Pero así es nuestro querido amigo. Uno se lo imagina escribiendo sus columnas despatarrado en el taburete de una tasca y escupiendo su desprecio por el hueco que le queda entre los dientes y el palillo que sostiene. A voces y con la axila muy sudada, como una suerte de Tomás Roncero pero en redicho. No es que este estilo me parezca censurable. Estamos hablando de un escritor español que ejerce su recia españolidad sin complejos. En un tono que conecta con cierto público, el que admira al opinante “con cojones”, el que “dice lo que piensa”, y lo hace a grandes voces y dando un puñetazo sobre la mesa. Independientemente de lo acertadas que sean esas cosas que diga y sobre qué las sostenga. A nadie parece incomodarle que la base de sus exabruptos sea su veteranía de guerra, siempre traída a colación sea cual sea la causa. Sucede, pongamos por caso, que una activista de un grupo ecologista inglés afirma sentirse violada por haberle ofrendado su frondosa flor a un policía infiltrado convencida de que se trataba de un compañero, y ahí irrumpe él. Donde cualquier redactor con cierta experiencia internacional hubiera remarcado el valor del sujeto por sobreponerse a la repulsión y yacer con una nativa inglesa, Reverte se ciega y saca la pistola porque alguien ha pisado la raya en la bolera. Ha presenciado atrocidades, sí. Incluso al lector menos avisado le queda claro, aunque sólo sea por reiteración. Si el haber sido testigo de ellas le otorga patente de corso para enredarse a voces con el prójimo faltándole al respeto, es algo que dejo al juicio de cada uno en gesto de democrático buen rollo.
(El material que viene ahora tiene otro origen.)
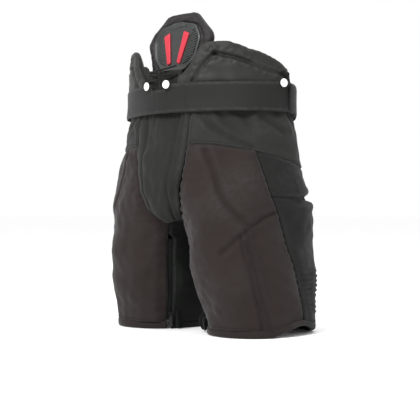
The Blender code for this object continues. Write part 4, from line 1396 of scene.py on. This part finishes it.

Podría agobiaros con toda una serie de ejemplos extraídos de sus muchas columnas o entradas de su blog, pero sospecho que con esta aproximación es suficiente. Tampoco es necesario añadir mucho más: difusión de sobra han tenido algunas de sus declaraciones sobre parlamentarios y políticos, ministros salientes que lloran como nenas o las mujeres de ahora, que no son como las de antes. Sobre este último asunto opinaba junto a su gran amigo, Javier Marías, otro elemento a vigilar y que andaba hace poco enfurruñado porque no le dejan fumar en los bares. Tras declarar hace tiempo que al navegar media hora por internet ya tenía calado el invento y era una cosa infame a la que no se volvería a acercar, solo me queda esperar que haga de su casa un fortín fumando lo que le dé la gana, incomunicado y sin ADSL. Con su amigo Arturo. Hasta que pasen mil años o me muera, lo que antes acontezca.